Johnson: Concerned readers send letters, heartfelt stories

August 6, 2003

Perhaps the most memorable letter of the past month came from a police officer. He wrote a heartfelt three-pager in the days following the killing of Paul Childs, the teenage, developmentally disabled boy shot while brandishing a knife by a Denver police officer.

The officer never gave his name. It was the first time in some dozen years of police work, he said, he ever bothered to contact a newspaperman.

What was eating at him, he wrote, was the suggestion Paul Childs would have never been shot had he been a white teenager.

"Quite frankly," he wrote, "this is a load of crap."

So he told the story of how four years ago, he was chasing two black teenagers who'd just burglarized two businesses and fled in a stolen car.

Soon, the pair crashed. He caught the passenger in a dark field, and was handcuffing him when he noticed the driver rapidly approaching him while reaching into his waistband.

"Stop and show me your hands," he kept telling the boy. The boy kept coming. He yelled that he was going to shoot him, the boy staring at him the entire time. I'll let him take it from here.

"It was the closest I've ever come to shooting someone. I was just beginning to pull the trigger when another officer came up in a patrol car. The boy then fled and was caught a few minutes later.

"That evening, I violated every officer-safety rule I had been taught. I let the suspect get entirely too close to me . . .

"And believe it or not, the only reason I didn't shoot sooner was a thought that kept running through my head. It was the possible newspaper headline: 'White cop kills black teenager.'

"Even when my life was in danger, I was so afraid of the community fallout and inevitable lawsuit, that I chose to take a chance I shouldn't have.
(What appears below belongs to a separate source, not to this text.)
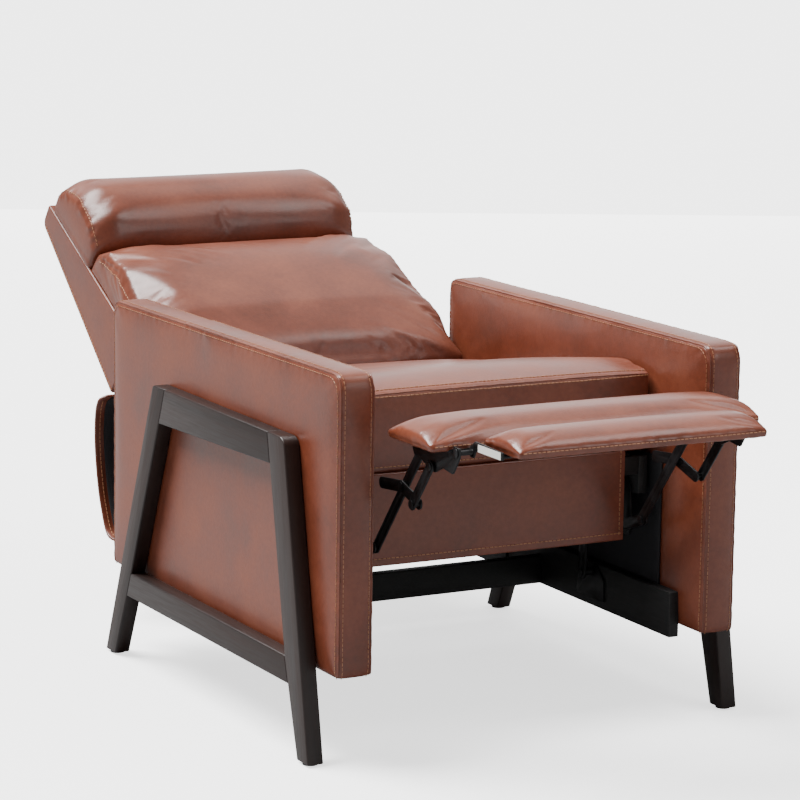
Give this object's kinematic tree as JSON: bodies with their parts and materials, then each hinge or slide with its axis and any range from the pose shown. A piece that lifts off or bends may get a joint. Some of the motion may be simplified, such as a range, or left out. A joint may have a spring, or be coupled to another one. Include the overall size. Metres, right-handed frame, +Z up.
{
  "type": "recliner armchair",
  "caption": "Push-back recliner armchair with slanted dark wooden side frames, upholstered arms, reclining back with headrest and a fold-out two-pad footrest on steel links.",
  "frame": {"origin": "on the floor, under the middle of the chair's box as it stands reclined with its footrest out", "axes": "+Z up, the sitter faces -Y, +X is the sitter's left"},
  "size_m": [0.77, 1.6611, 0.7464],
  "materials": {
    "espresso_wood": "satin",
    "brown_leather": "satin",
    "leather_over_foam": "satin",
    "board": "matte",
    "black_board": "matte",
    "black_steel": "satin",
    "spring_steel": "satin",
    "black_cloth": "matte",
    "black_plastic": "matte",
    "white_label": "matte"
  },
  "bodies": {
    "base": {"left_front_leg": "espresso_wood", "left_rear_leg": "espresso_wood", "left_top_rail": "espresso_wood", "left_lower_rail": "espresso_wood", "left_arm_cover": "leather_over_foam", "left_arm_frame": "board", "left_base_rail": "black_board", "right_front_leg": "espresso_wood", "right_rear_leg": "espresso_wood", "right_top_rail": "espresso_wood", "right_lower_rail": "espresso_wood", "right_arm_cover": "leather_over_foam", "right_arm_frame": "board", "right_base_rail": "black_board", "frame_spacers": "black_plastic", "foot_glides": "black_plastic", "arm_dust_covers": "black_cloth", "cross_rails": "black_board", "base_plates": "black_steel"},
    "seat": {"left_seat_plate": "black_steel", "left_seat_rail": "board", "right_seat_plate": "black_steel", "right_seat_rail": "board", "seat_front_rail": "board", "seat_rear_rail": "board", "seat_springs": "spring_steel", "seat_cushion": "leather_over_foam", "front_panel": "brown_leather", "seat_hinge_brackets": "black_steel"},
    "back": {"back_frame": "board", "back_springs": "spring_steel", "back_shell": "brown_leather", "back_cushion": "leather_over_foam", "headrest": "leather_over_foam", "back_hinge_plates": "black_steel"},
    "skirt": {"rear_skirt": "brown_leather", "skirt_lining": "black_cloth"},
    "ottoman": {"left_ottoman_bracket": "black_steel", "right_ottoman_bracket": "black_steel", "ottoman_board": "board", "ottoman_pad": "leather_over_foam"},
    "flipper": {"flipper_board": "board", "flipper_pad": "leather_over_foam", "flipper_plates": "black_steel", "blank_label": "white_label"},
    "left_front_swing": {"left_front_swing_link": "black_steel"},
    "left_rear_swing": {"left_rear_swing_link": "black_steel"},
    "left_rear": {"left_rear_link": "black_steel"},
    "left_long": {"left_long_link": "black_steel"},
    "left_cross": {"left_cross_link": "black_steel"},
    "left_short": {"left_short_link": "black_steel"},
    "right_front_swing": {"right_front_swing_link": "black_steel"},
    "right_rear_swing": {"right_rear_swing_link": "black_steel"},
    "right_rear": {"right_rear_link": "black_steel"},
    "right_long": {"right_long_link": "black_steel"},
    "right_cross": {"right_cross_link": "black_steel"},
    "right_short": {"right_short_link": "black_steel"}
  },
  "joints": [
    {"name": "seat_glide", "type": "hinge", "parent": "base", "child": "left_front_swing", "pos_m": [0, -0.2398, 0.18034], "axis": [1, 0, 0], "range_deg": [0, 35]},
    {"name": "seat_pivot", "type": "hinge", "parent": "left_front_swing", "child": "seat", "pos_m": [0, -0.24765, 0.27], "axis": [1, 0, 0], "range_deg": [-35.01, 0]},
    {"name": "left_rear_swing_pivot", "type": "hinge", "parent": "base", "child": "left_rear_swing", "pos_m": [0, 0.0802, 0.18034], "axis": [1, 0, 0], "range_deg": [0, 35.01]},
    {"name": "right_front_swing_pivot", "type": "hinge", "parent": "base", "child": "right_front_swing", "pos_m": [0, -0.2398, 0.18034], "axis": [1, 0, 0], "range_deg": [0, 35.01]},
    {"name": "right_rear_swing_pivot", "type": "hinge", "parent": "base", "child": "right_rear_swing", "pos_m": [0, 0.0802, 0.18034], "axis": [1, 0, 0], "range_deg": [0, 35.01]},
    {"name": "back_recline", "type": "hinge", "parent": "seat", "child": "back", "pos_m": [0, 0.21736, 0.43], "axis": [1, 0, 0], "range_deg": [0, 38.01]},
    {"name": "skirt_hinge", "type": "hinge", "parent": "back", "child": "skirt", "pos_m": [0, 0.51736, 0.389], "axis": [1, 0, 0], "range_deg": [-38.01, 0]},
    {"name": "footrest_fold", "type": "hinge", "parent": "seat", "child": "left_rear", "pos_m": [0, -0.3669, 0.2856], "axis": [1, 0, 0], "range_deg": [0, 45.79]},
    {"name": "right_rear_link_pivot", "type": "hinge", "parent": "seat", "child": "right_rear", "pos_m": [0, -0.3669, 0.2856], "axis": [1, 0, 0], "range_deg": [0, 45.8]},
    {"name": "left_knee_pivot", "type": "hinge", "parent": "left_rear", "child": "left_long", "pos_m": [0, -0.44384, 0.31222], "axis": [1, 0, 0], "range_deg": [-83.8, 0]},
    {"name": "left_cross_pivot", "type": "hinge", "parent": "left_long", "child": "left_cross", "pos_m": [0, -0.53411, 0.4257], "axis": [1, 0, 0], "range_deg": [0, 128.01]},
    {"name": "left_short_pivot", "type": "hinge", "parent": "left_cross", "child": "left_short", "pos_m": [0, -0.58811, 0.4097], "axis": [1, 0, 0], "range_deg": [-128.01, 0]},
    {"name": "right_knee_pivot", "type": "hinge", "parent": "right_rear", "child": "right_long", "pos_m": [0, -0.44384, 0.31222], "axis": [1, 0, 0], "range_deg": [-83.8, 0]},
    {"name": "right_cross_pivot", "type": "hinge", "parent": "right_long", "child": "right_cross", "pos_m": [0, -0.53411, 0.4257], "axis": [1, 0, 0], "range_deg": [0, 128.01]},
    {"name": "right_short_pivot", "type": "hinge", "parent": "right_cross", "child": "right_short", "pos_m": [0, -0.58811, 0.4097], "axis": [1, 0, 0], "range_deg": [-128.01, 0]},
    {"name": "ottoman_pivot", "type": "hinge", "parent": "left_long", "child": "ottoman", "pos_m": [0, -0.58764, 0.493], "axis": [1, 0, 0], "range_deg": [0, 128.01]},
    {"name": "flipper_hinge", "type": "hinge", "parent": "ottoman", "child": "flipper", "pos_m": [0, -0.71164, 0.509], "axis": [1, 0, 0], "range_deg": [0, 180.01]}
  ],
  "couplings": [
    {"joint": "seat_pivot", "follows": "seat_glide", "ratio": -1},
    {"joint": "left_rear_swing_pivot", "follows": "seat_glide", "ratio": 1},
    {"joint": "right_front_swing_pivot", "follows": "seat_glide", "ratio": 1},
    {"joint": "right_rear_swing_pivot", "follows": "seat_glide", "ratio": 1},
    {"joint": "back_recline", "follows": "seat_glide", "ratio": 1.0857},
    {"joint": "skirt_hinge", "follows": "seat_glide", "ratio": -1.0857},
    {"joint": "right_rear_link_pivot", "follows": "footrest_fold", "ratio": 1},
    {"joint": "left_knee_pivot", "follows": "footrest_fold", "ratio": -1.8299},
    {"joint": "left_cross_pivot", "follows": "footrest_fold", "ratio": 2.7954},
    {"joint": "left_short_pivot", "follows": "footrest_fold", "ratio": -2.7954},
    {"joint": "right_knee_pivot", "follows": "footrest_fold", "ratio": -1.8299},
    {"joint": "right_cross_pivot", "follows": "footrest_fold", "ratio": 2.7954},
    {"joint": "right_short_pivot", "follows": "footrest_fold", "ratio": -2.7954},
    {"joint": "ottoman_pivot", "follows": "footrest_fold", "ratio": 2.7954},
    {"joint": "flipper_hinge", "follows": "footrest_fold", "ratio": 3.931}
  ]
}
"But I guarantee you, if that kid had been white, I would have shot him . . . "

His wife made him promise never to let those thoughts enter his mind again. He knows, he said, of other officers who are afraid to "take actions" with minorities because of allegations that inevitably arise.

"Many times, it is a split second that decides whether we live or die. Race should not be a factor at all.

"My family and I fully understand that I may not return home from work one day," the officer wrote. "It is a risk that we have grown used to and accept because of our belief that I still make a difference out there.

"However, I will leave this profession in a heartbeat if the day ever comes where I have to take more risks because activists have put too many limits on my ability to protect myself."